Elway is routinely described by those who know him the best as the single most competitive person they know in all facets of life, and running a pro football team just happens to be the most high-profile thing he does.

He sweats the details, considering himself “a numbers guy” when it comes to the salary cap and the role of analytics in the game. He is willing to do almost anything and everything to make the Broncos better, and the team has some of the best facilities in the league.

But his larger-than-life presence and his intensity can be a lot for some folks to handle. Apparently, being the team’s head coach is a rise-and-grind job, and the position is now open for the fourth time since January 2011.

Joseph, a former University of Colorado player and assistant coach, understood the landscape better than most. He’s seen the passion an entire region has for a team that has sold out every game it has played since the AFL-NFL merger in 1970.

But the team Elway assembled (which later in the season lacked wide receiver Demaryius Thomas, who was traded to the Houston Texans on Oct. 30) didn’t perform well enough for Joseph to keep his job, despite many of the players involved consistently saying it wasn’t a coaching issue. The Broncos did sometimes lack the edge they possessed in their 2015 run to the title, and they even sometimes lacked the edge they showed in 2016 in a 9-7 finish.

2017 and 2018 became an almost constant search for answers as players, as well as Joseph, kept lauding the team's grit, fight and work ethic. The Broncos did everything they were supposed to do, it seems, except win.

Could that be attributed to the players wondering if they would soon be on their third head coach, to an almost constant churn at quarterback after Manning retired, to a talent issue, or to all three? This is among the hard questions Elway now has to ask himself.

But the bottom line is that the Broncos just finished their eighth season with Elway in his current job.
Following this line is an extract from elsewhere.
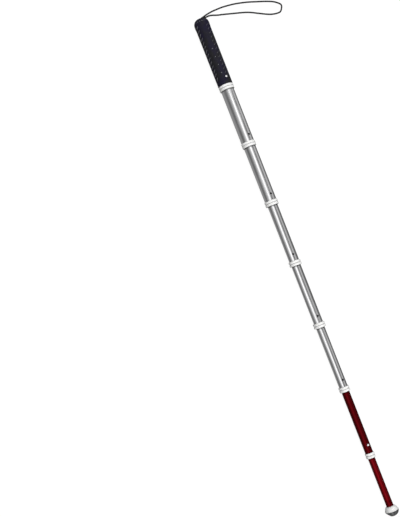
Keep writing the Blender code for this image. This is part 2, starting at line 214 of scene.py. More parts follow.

They have had three head coaches, five offensive coordinators (including two in 2017) and four defensive coordinators, and now more change is coming with Joseph’s firing.

That is the kind of turnover seen in teams that don’t win, teams that are constantly trying to find their way. And recently, the Broncos have been that kind of team.

It’s pretty clear that the Broncos, Elway and the head coach to be named later need to figure out what they want the team's identity to be and commit to the plan. Otherwise, all parties involved will be going through this exercise once again, far sooner than they’d like.